Lyrically, throughout it seems that Janes is caught between accepting and struggling with both the spiritual and the material world. Though admitting uncertainty of fate and unafraid to admit awkwardness in even existing, there are certainly no Curse Your Branches fits of temper or resignation here, but a desperate plea to find place in space and reality. She urges us to realize our own stations as “creatures,” that is, “the created,” but also that sanity is found in time and space. That she finds sanity in those things, which often (supposedly) drive other artists mad, is telling in itself. That closer, “Time & Space,” is the closest to an out-and-out praise song, and could easily have been written by Judee Sill, staring up at her poster of a UFO before meditating or studying some apocrypha.
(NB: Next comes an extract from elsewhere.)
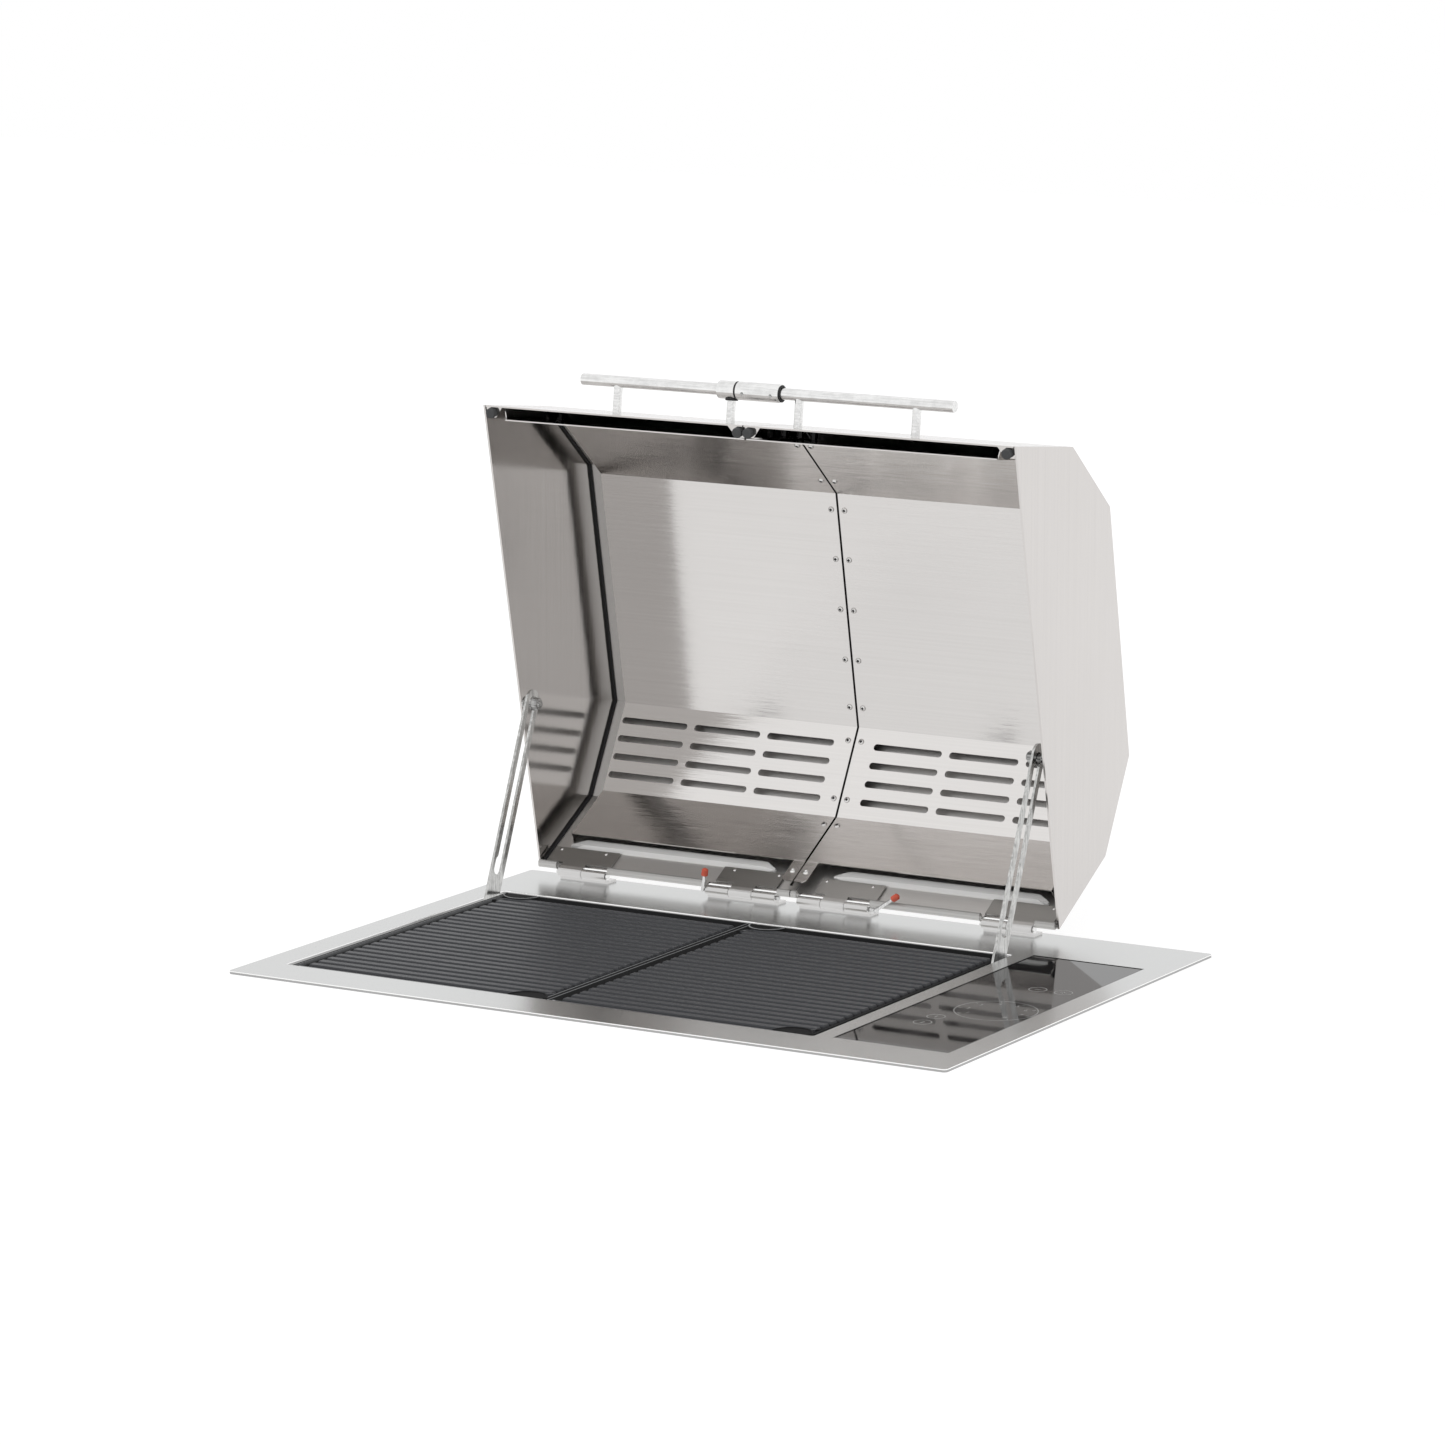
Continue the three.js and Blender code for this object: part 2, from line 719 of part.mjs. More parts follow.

Whispers of other cosmic ladies on various spiritual levels creep throughout Say Goodbye, from Vashti Bunyon to Joanna Newsom, but seriously you’re not going to hear a direct connection to anyone else but the veteran actually making the music herself. This helps to make Say Goodbye the wholly sure, certain, and singular-voiced declaration of existence and creation that it is. Perfect for chilling out, study and reflection, or watching the given day fade to dusk outside.